While exploring stacks and their connection to music, I have learned that stacks are great data structures to parse files and can be applied to parse MusicXML files. MusicXML is a standard open format for exchanging digital sheet music. MusicXML was based primarily on two academic music formats to capture how music is formatted on the printed page. MusicXML differs from MIDI, another music notation interchange format, in that MIDI is useful for performance applications, but not musical notation. MIDI does not represent stem direction, beams, repeats, slurs, measures, and many other aspects of notation.
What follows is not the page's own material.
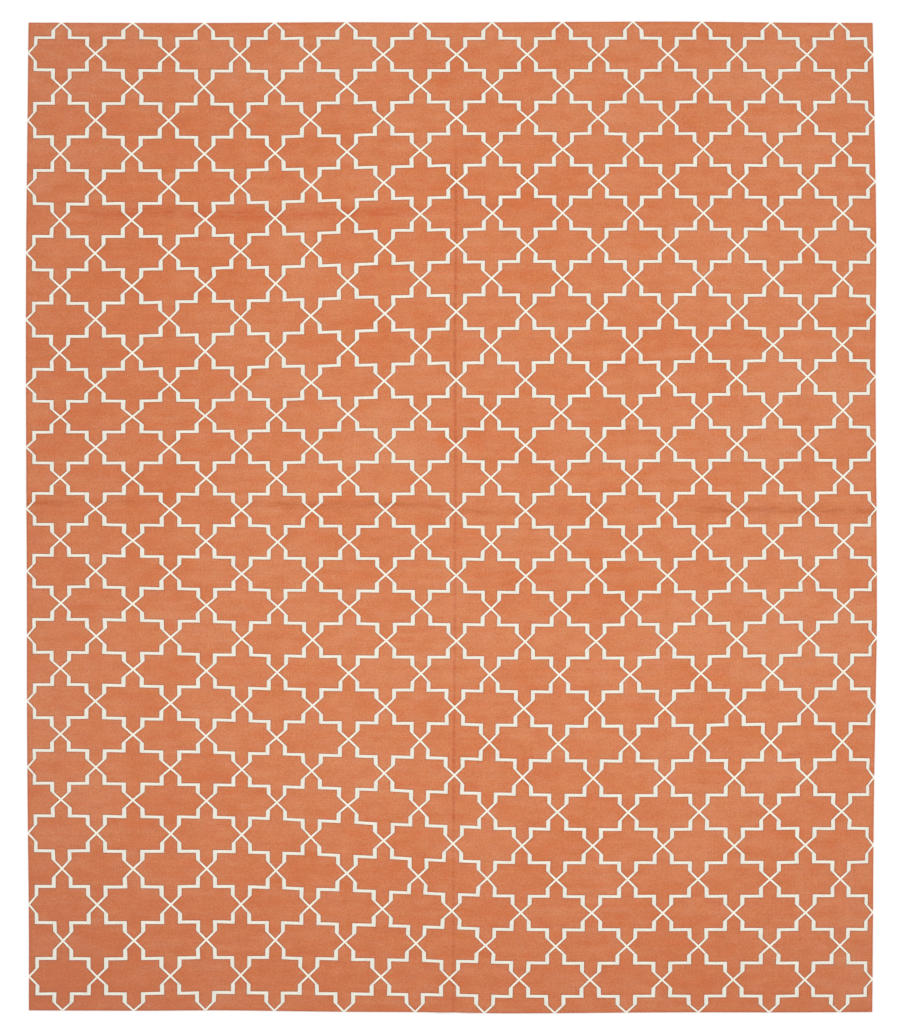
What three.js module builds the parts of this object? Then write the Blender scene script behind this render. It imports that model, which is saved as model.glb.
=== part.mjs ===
import * as THREE from 'three';

// A flat-woven kilim that lies face up on the floor, in millimetres, with +Z up.
// The origin is on the floor under the middle of the rug. +X runs across it and +Y along it.
// Places on the cloth are measured across from its left edge and along from its near end.

// Driving sizes
const rugWidth = 2600;        // from selvedge to selvedge at the widest place
const rugLength = 3030;       // from end to end at the longest place
const clothThickness = 3;     // one layer of a firm weft-faced weave
const widestGridStep = 200;   // the plain cloth needs no closer lines than this

// How far the two long edges draw in from the full width, by distance along the rug
const sideEdges = [
  { along: 0, left: 9, right: 14 },
  { along: 275, left: 9, right: 12 },
  { along: 655, left: 5, right: 9 },
  { along: 1000, left: 3, right: 3 },
  { along: 1225, left: 3, right: 0 },
  { along: 1985, left: 0, right: 4 },
  { along: 2365, left: 1, right: 2 },
  { along: 2650, left: 4, right: 6 },
  { along: 3030, left: 8, right: 13 },
];

// How far the two woven ends draw in from the full length, by distance across the rug
const wovenEnds = [
  { across: 0, near: 9, far: 3 },
  { across: 350, near: 8, far: 4 },
  { across: 600, near: 9, far: 4 },
  { across: 950, near: 5, far: 2 },
  { across: 1300, near: 3, far: 3 },
  { across: 1465, near: 0, far: 2 },
  { across: 1980, near: 3, far: 0 },
  { across: 2320, near: 3, far: 3 },
  { across: 2600, near: 4, far: 4 },
];

// Marks of the folds in which the rug was stored: low ridges, and shallow troughs between two soft
// shoulders. A lengthwise mark lies startAt to endAt across the rug, at its near and far ends, and
// a crosswise one lies startAt to endAt along it, at its left and right edges. It shows only in the
// stretch between from and to. middle is how far it lifts the cloth on its own line, before how far
// at its left or near shoulder, and beyond how far at its right or far one.
const lengthwiseMarks = [
  { startAt: 668, endAt: 668, from: 100, to: 2400, before: 0.3, middle: 1, beyond: 0.2 },
  { startAt: 1314, endAt: 1314, from: -200, to: 2750, before: 2.4, middle: 0, beyond: 1.7 },
  { startAt: 1960, endAt: 1960, from: 30, to: 2400, before: 0.5, middle: 1.4, beyond: 0.3 },
];
const crosswiseMarks = [
  { startAt: 2458, endAt: 2500, from: 120, to: 1230, before: 0, middle: 2.4, beyond: 1.7 },
  { startAt: 2458, endAt: 2500, from: 1300, to: 2700, before: 0, middle: 1.5, beyond: 1 },
  { startAt: 1572, endAt: 1548, from: -100, to: 260, before: 1.4, middle: 0, beyond: 1.4 },
  { startAt: 1572, endAt: 1548, from: 620, to: 1540, before: 0, middle: 2.3, beyond: 1.6 },
  { startAt: 1572, endAt: 1548, from: 1930, to: 2700, before: 0, middle: 2.7, beyond: 2 },
];
const shoulderOffset = 34;    // from a mark's line to each shoulder
const markReach = 95;         // from a mark's line to where the cloth is flat again
const fadeLength = 150;       // over which a mark dies away at each end of its stretch
const gridOffsets = [11, 22, shoulderOffset, 60, markReach];    // grid lines on each side of a mark

// Reads one column of a table at a place between its rows, on a smooth curve through the rows.
function readTable(rows, placeColumn, valueColumn, place) {
  const last = rows.length - 1;
  let row = 0;
  while (row < last - 1 && place > rows[row + 1][placeColumn]) row += 1;
  const slopeAt = (index) => {
    const before = rows[Math.max(index - 1, 0)];
    const after = rows[Math.min(index + 1, last)];
    return (after[valueColumn] - before[valueColumn]) / (after[placeColumn] - before[placeColumn]);
  };
  const start = rows[row];
  const end = rows[row + 1];
  const span = end[placeColumn] - start[placeColumn];
  const t = THREE.MathUtils.clamp((place - start[placeColumn]) / span, 0, 1);
  const rise = end[valueColumn] - start[valueColumn];
  const startBend = slopeAt(row) * span - rise;
  const endBend = rise - slopeAt(row + 1) * span;
  return start[valueColumn] + rise * t + t * (1 - t) * (startBend * (1 - t) + endBend * t);
}

// How far a mark lifts the cloth at a signed distance from its line
function markHeight(mark, distance) {
  const shoulder = distance < 0 ? mark.before : mark.beyond;
  const d = Math.abs(distance);
  if (d >= markReach) return 0;
  if (d <= shoulderOffset) {
    return THREE.MathUtils.lerp(mark.middle, shoulder, Math.sin((Math.PI / 2) * (d / shoulderOffset)));
  }
  const fall = (d - shoulderOffset) / (markReach - shoulderOffset);
  return shoulder * (1 + Math.cos(Math.PI * fall)) / 2;
}

// How strongly a mark shows at a place along its own length, from 0 to 1
function strengthAt(mark, place) {
  const fadeIn = THREE.MathUtils.smoothstep(place, mark.from, mark.from + fadeLength);
  const fadeOut = THREE.MathUtils.smoothstep(place, mark.to - fadeLength, mark.to);
  return fadeIn * (1 - fadeOut);
}

// Height of the cloth's underside above the floor
function liftAt(across, along) {
  let lift = 0;
  for (const mark of lengthwiseMarks) {
    const middle = THREE.MathUtils.lerp(mark.startAt, mark.endAt, along / rugLength);
    lift = Math.max(lift, strengthAt(mark, along) * markHeight(mark, across - middle));
  }
  for (const mark of crosswiseMarks) {
    const middle = THREE.MathUtils.lerp(mark.startAt, mark.endAt, across / rugWidth);
    lift = Math.max(lift, strengthAt(mark, across) * markHeight(mark, along - middle));
  }
  return lift;
}

// Grid lines in one direction. Each has a place at its start and at its end, so that the lines
// beside a slanting mark run with it. Wide gaps between them are shared out evenly.
function gridLines(total, marks) {
  const fixedLines = [{ start: 0, end: 0 }, { start: total, end: total }];
  const seen = new Set();
  for (const mark of marks) {
    if (seen.has(mark.startAt)) continue;
    seen.add(mark.startAt);
    fixedLines.push({ start: mark.startAt, end: mark.endAt });
    for (const offset of gridOffsets) {
      fixedLines.push({ start: mark.startAt - offset, end: mark.endAt - offset });
      fixedLines.push({ start: mark.startAt + offset, end: mark.endAt + offset });
    }
  }
  fixedLines.sort((a, b) => a.start - b.start);
  const lines = [fixedLines[0]];
  for (let index = 1; index < fixedLines.length; index += 1) {
    const previous = fixedLines[index - 1];
    const next = fixedLines[index];
    const steps = Math.ceil((next.start - previous.start) / widestGridStep);
    for (let step = 1; step <= steps; step += 1) {
      lines.push({
        start: THREE.MathUtils.lerp(previous.start, next.start, step / steps),
        end: THREE.MathUtils.lerp(previous.end, next.end, step / steps),
      });
    }
  }
  return lines;
}

// Place of a point of the cloth in the frame, drawn in to the uneven edges
function placeOnCloth(across, along) {
  const left = readTable(sideEdges, 'along', 'left', along);
  const right = rugWidth - readTable(sideEdges, 'along', 'right', along);
  const near = readTable(wovenEnds, 'across', 'near', across);
  const far = rugLength - readTable(wovenEnds, 'across', 'far', across);
  return {
    x: THREE.MathUtils.lerp(left, right, across / rugWidth) - rugWidth / 2,
    y: THREE.MathUtils.lerp(near, far, along / rugLength) - rugLength / 2,
  };
}

// The cloth as one closed sheet: an upper and a lower face on the same grid, joined round the edge
function clothGeometry() {
  const columns = gridLines(rugWidth, lengthwiseMarks);
  const rows = gridLines(rugLength, crosswiseMarks);
  const positions = [];
  for (const layer of [0, clothThickness]) {
    for (const row of rows) {
      for (const column of columns) {
        const across = THREE.MathUtils.lerp(column.start, column.end, row.start / rugLength);
        const along = THREE.MathUtils.lerp(row.start, row.end, across / rugWidth);
        const place = placeOnCloth(across, along);
        positions.push(place.x, place.y, liftAt(across, along) + layer);
      }
    }
  }
  const lastRow = rows.length - 1;
  const lastColumn = columns.length - 1;
  const lower = (row, column) => row * columns.length + column;
  const upper = (row, column) => rows.length * columns.length + lower(row, column);
  const faces = [];
  const addQuad = (a, b, c, d) => faces.push(a, b, c, a, c, d);
  for (let row = 0; row < lastRow; row += 1) {
    const next = row + 1;
    for (let column = 0; column < lastColumn; column += 1) {
      const beside = column + 1;
      addQuad(upper(row, column), upper(row, beside), upper(next, beside), upper(next, column));
      addQuad(lower(row, column), lower(next, column), lower(next, beside), lower(row, beside));
    }
    addQuad(lower(row, lastColumn), lower(next, lastColumn), upper(next, lastColumn), upper(row, lastColumn));
    addQuad(lower(next, 0), lower(row, 0), upper(row, 0), upper(next, 0));
  }
  for (let column = 0; column < lastColumn; column += 1) {
    const beside = column + 1;
    addQuad(lower(0, column), lower(0, beside), upper(0, beside), upper(0, column));
    addQuad(lower(lastRow, beside), lower(lastRow, column), upper(lastRow, column), upper(lastRow, beside));
  }
  const geometry = new THREE.BufferGeometry();
  geometry.setAttribute('position', new THREE.Float32BufferAttribute(positions, 3));
  geometry.setIndex(faces);
  geometry.computeVertexNormals();
  return geometry;
}

const terracottaWool = new THREE.MeshStandardMaterial({ color: 0xd48058, roughness: 0.92, metalness: 0 });

const wovenPanel = new THREE.Mesh(clothGeometry(), terracottaWool);
wovenPanel.name = 'woven_panel';

const rug = new THREE.Group();
rug.add(wovenPanel);

export default rug;
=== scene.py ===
import math
import bpy
import numpy as np
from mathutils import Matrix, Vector, noise
from mathutils.geometry import delaunay_2d_cdt


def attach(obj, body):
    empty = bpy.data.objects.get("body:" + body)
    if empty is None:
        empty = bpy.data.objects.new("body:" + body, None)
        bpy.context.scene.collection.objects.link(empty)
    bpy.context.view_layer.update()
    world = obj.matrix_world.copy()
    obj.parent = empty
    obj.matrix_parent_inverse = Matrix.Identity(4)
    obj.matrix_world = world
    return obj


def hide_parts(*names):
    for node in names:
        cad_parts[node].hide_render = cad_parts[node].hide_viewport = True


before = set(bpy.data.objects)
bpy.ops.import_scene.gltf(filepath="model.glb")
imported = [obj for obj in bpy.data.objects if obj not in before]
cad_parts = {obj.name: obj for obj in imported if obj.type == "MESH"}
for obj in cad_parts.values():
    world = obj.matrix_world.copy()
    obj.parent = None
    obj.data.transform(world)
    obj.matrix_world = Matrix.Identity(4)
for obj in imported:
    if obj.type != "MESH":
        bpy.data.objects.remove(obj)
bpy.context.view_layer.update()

# A flat-woven kilim that lies face up on the floor. Blender's units are metres, and the sizes of the
# cloth are in millimetres: across from its left edge, and along from its near end.
mm = 0.001

cloth = {
    "width": 2600,              # selvedge to selvedge at the widest place
    "length": 3030,
    "thickness": 3,
    "shoulderOffset": 34,       # from the line of a fold mark to each of its soft shoulders
    "markReach": 95,            # from that line to where the cloth is flat again
    "fadeLength": 150,          # over which a mark dies away at the ends of its stretch
    "waveHeight": 0.5,          # the cloth never lies quite flat
    "waveLength": 170,
    "waveSlice": 3,             # which slice through the noise gives the waves
    "rimDrop": 0.8,             # how far the upper face comes down at the outer edge
    "rimInset": 1.2,            # and how far the lower face turns in and up there
    "rimRise": 0.4,
    "sharpAngle": 32,           # in degrees: edges that bend more than this are drawn sharp
}

# How far the edges draw in from the full width and length
sideEdges = {
    "along": [0, 275, 655, 1000, 1225, 1985, 2365, 2650, 3030],
    "left": [9, 9, 5, 3, 3, 0, 1, 4, 8],
    "right": [14, 12, 9, 3, 0, 4, 2, 6, 13],
}
wovenEnds = {
    "across": [0, 350, 600, 950, 1300, 1465, 1980, 2320, 2600],
    "near": [9, 8, 9, 5, 3, 0, 3, 3, 4],
    "far": [3, 4, 4, 2, 3, 2, 0, 3, 4],
}

# Marks of the folds in which the rug was stored. A lengthwise mark lies startAt to endAt across the
# rug, at its near and far ends, and a crosswise one startAt to endAt along it, at its two sides.
# middle is how far the cloth lifts on the line itself, before and beyond how far at its shoulders.
lengthwiseMarks = [
    {"startAt": 668, "endAt": 668, "from": 100, "to": 2400, "before": 0.3, "middle": 1, "beyond": 0.2},
    {"startAt": 1314, "endAt": 1314, "from": -200, "to": 2750, "before": 2.4, "middle": 0, "beyond": 1.7},
    {"startAt": 1960, "endAt": 1960, "from": 30, "to": 2400, "before": 0.5, "middle": 1.4, "beyond": 0.3},
]
crosswiseMarks = [
    {"startAt": 2458, "endAt": 2500, "from": 120, "to": 1230, "before": 0, "middle": 2.4, "beyond": 1.7},
    {"startAt": 2458, "endAt": 2500, "from": 1300, "to": 2700, "before": 0, "middle": 1.5, "beyond": 1},
    {"startAt": 1572, "endAt": 1548, "from": -100, "to": 260, "before": 1.4, "middle": 0, "beyond": 1.4},
    {"startAt": 1572, "endAt": 1548, "from": 620, "to": 1540, "before": 0, "middle": 2.3, "beyond": 1.6},
    {"startAt": 1572, "endAt": 1548, "from": 1930, "to": 2700, "before": 0, "middle": 2.7, "beyond": 2},
]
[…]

Learning Data Structures and Algorithms with Music is a reader-supported publication. To receive new posts and support my work, consider becoming a free or paid subscriber.

XML is a system-neutral Internet format for representing structured data. Unlike HyperText Markup Language (HTML), XML forces users to adhere to strict data-models and provides syntactical error-checking and emphasizes elements of content. XML is a useful data model for music because it is designed to represent complex, structured data, which makes it a good fit for musical scores. The nice thing about XML is that there are XML parsers everywhere so there is no need to write a low-level parser to read the language.

XML parsers can be utilized to parse MusicXML files. And what data structure do they utilize? Stacks! XML syntax must have the following:

  • All XML elements must have a closing tag.

  • XML tags are case-sensitive.

  • All XML elements must be properly nested.

  • All XML documents must have a root element.

  • Attribute values must always be quoted.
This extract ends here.